Вот только почему я увидела именно его, а не кого-то другого? Ведь, наверняка, он был не единственный, кого Вэлиан допрашивал в дни тех страшных событий.
— Не знаю, Эжена, — пожал плечами Сержан и тяжело вздохнул. — Можно только строить предположения. Например, что Вэлиана до сих пор гложет чувство вины. Хотя это не самое лучшее качество для такого человека, как он.
— Почему? — удивилась я.
— Потому что сожрут и не подавятся. — Призрак горько усмехнулся. — В бешеной гонке к власти побеждает тот, у кого меньше совести и сожалений. Впрочем, О’Рэйнер крепко сидит в своём кресле. А, значит, умеет держать свои чувства под контролем, — помолчав, он добавил: — Самое обидное, что меня схватили даже не королевские гвардейцы. Свои же! Они приняли меня за предателя. Последнее, что я видел — грязные сапоги и мелькающие тени надо мной, осыпающие проклятиями. Когда стало ясно, что им не выстоять против гвардии, меня передали, как одного из зачинщиков бунта, приписав мыслимые и немыслимые преступления.
Сержан замолчал.
— А Вэлиан? Почему он не помог вам, если вы были невиновны?

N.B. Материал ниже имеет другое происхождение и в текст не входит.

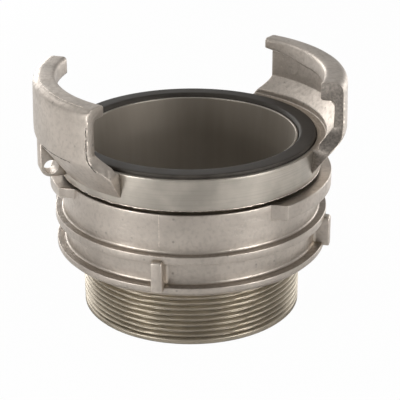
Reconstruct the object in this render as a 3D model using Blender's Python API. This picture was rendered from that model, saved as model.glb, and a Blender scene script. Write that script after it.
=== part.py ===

— А что он мог сделать? — призрак покачал головой. — Всё было против меня. Да, я был среди тех, кто начал этот мятеж. Глупо было бы отрицать это. Но в тот момент я даже представить себе не мог, во что он выльется. Впрочем, надо отдать О’Рэйнеру должное. Если бы не яд морлина, меня бы ждала куда более позорная участь. А так… Внезапная остановка сердца и быстрая смерть. Теперь я его должник. И пока не отплачу ему, мне не знать покоя. Уж такова посмертная клятва. Но ей-ей, я нисколько не жалею. К тому же, я не раз убеждался, что Вэлиан — человек чести. Если бы её у него не было, меня расстреляли бы вместе с остальными.